Dark, la serie tv originale Netflix, è giunta ormai al capolinea con una terza stagione che lascia poco spazio ai dubbi.
Milioni di fan si ritengono soddisfatti dal season finale, vedendolo come la conclusione perfetta per quella che è stata definita come una delle serie più importanti di Netflix.
La terza stagione ci accompagna verso l’ultima puntata con attenzione e cura dei dettagli, cercando di non lasciare nulla al caso e fornendo, puntata dopo puntata, gli strumenti che servono per avere un quadro generale che porti le risposte alle domande dello spettatore.
Ci siamo goduti la terza stagione dandole ottime recensioni, ma non abbiamo potuto fare a meno di chiederci se ci fosse qualcosa che sia andato storto, e la risposta è stata affermativa.
Una delle peculiarità di Dark è sempre stata quella di non essere mai scontata e complicata. Rispetto a molte altre serie tv che contengono misteri all’interno, lo show tedesco di Netflix non ha mai avuto un’evoluzione presagibile per i fan della serie. All’interno delle spiegazioni si nascondono mille processi, motivi e condizioni che portano Dark a essere una delle serie tv più difficili da comprendere.
“La fine è l’inizio” è una delle frasi di cui si servono i protagonisti che conoscono tutte le risposte, frase che viene ripetuta all’infinito e che sembra complicarci ancora di più la visione della serie. Questo porta a confondere le nostre idee più di quanto già lo siano e purtroppo questo è il vero problema di Dark.
Gli autori sembrano essersi soffermati troppo a lungo sul rendere Dark una serie tv complicata, snaturandola a volte.
È difficile poter vedere una puntata di Dark senza finirla con l’emicrania, la migliore postazione per quei 60 minuti sembra essere una stanza con dentro il proprio schermo e le pareti bianche e vuote, anche solo una macchia sul muro potrebbe distrarci per un secondo a tal punto da dover ricominciare la puntata dall’inizio.
Perché se a volte ci lamentiamo dei buchi di trama forniti dalle altre serie, delle poche risposte alle nostre domande, in Dark riscontriamo il problema opposto: le informazioni violentano la mente dello spettatore, arrivando a raffica una dopo l’altra con frasi ambigue espresse con dialoghi lunghi in cui scovare le varie verità.
Sembra che gli autori si divertano a immaginare un pubblico costretto a schematizzare le parentele tra i personaggi, dividere le epoche contestualizzando personaggi e vicende e comprendere cose innaturali quali: “tua madre è tua figlia, e tua figlia è tua madre”.

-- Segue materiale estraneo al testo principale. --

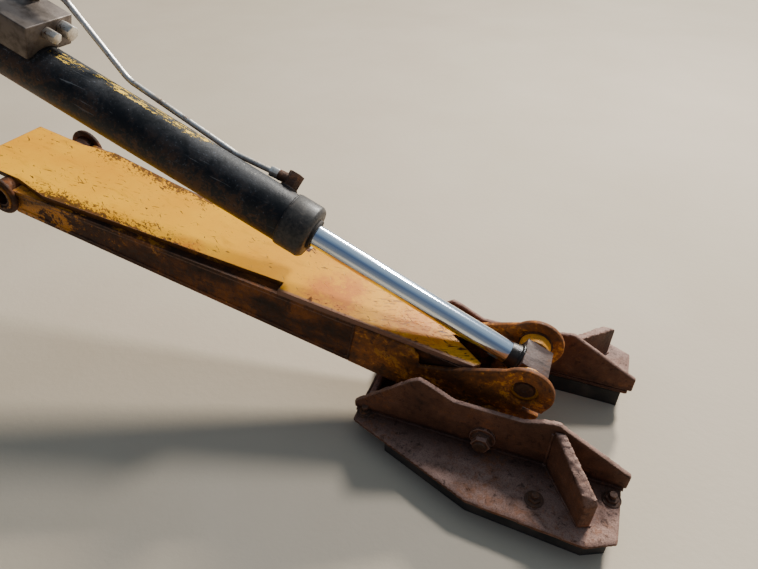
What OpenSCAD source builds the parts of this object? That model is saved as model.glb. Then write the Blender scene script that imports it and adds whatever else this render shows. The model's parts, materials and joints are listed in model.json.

Nessun dubbio sul coraggio degli autori che hanno rischiato la compromissione della serie con queste stravaganti idee.
Perché, si sa, a volte alla gente piace una semplice puntata da 40 minuti con un mistero da scoprire, una trama da seguire e staccare la testa dallo stress, non vuole ritrovarsi con carta e penna confuso e sudato come all’esame di analisi.
Ciò che ha rovinato l’ultima stagione di Dark è stata proprio questa ricerca forzata del complicato, della pesantezza, di una scena che non ci concedesse mai una tregua, nessun momento semplice per otto lunghe ore di serie.
Impossibile pensare di fare una maratona senza impazzire o perdere la testa, ma è impossibile anche pensare di poter guardare una puntata troppo tempo dopo la precedente. Infatti bisogna usare le informazioni apprese immediatamente, prima di perdere troppo la concentrazione.
La storia, all’interno di Dark, è vista dallo stesso personaggio in mondi ed epoche diverse, che sembrano essere più lontane di quanto in realtà siano davvero.
I personaggi del futuro appaiono diversi rispetto ai personaggi che vediamo nel presente, a volte non li comprendiamo e non ci fidiamo davvero delle loro parole, non capendo cosa è successo in quel frangente che non ci è stato permesso vedere, proprio come i veri personaggi del presente: Noah non si fida di Adam, proprio come Martha non si fida della lei di anni dopo, non si riconoscono in quel che diventeranno e lo trattano come qualcosa di impossibile ed estraneo.
Dark è sicuramente uno dei capolavori di cui Netflix potrà sempre vantarsi, ma rimarrà comunque una serie tv che ha fatto di una sua peculiarità una debolezza. Perché il gusto del difficile le è costato caro.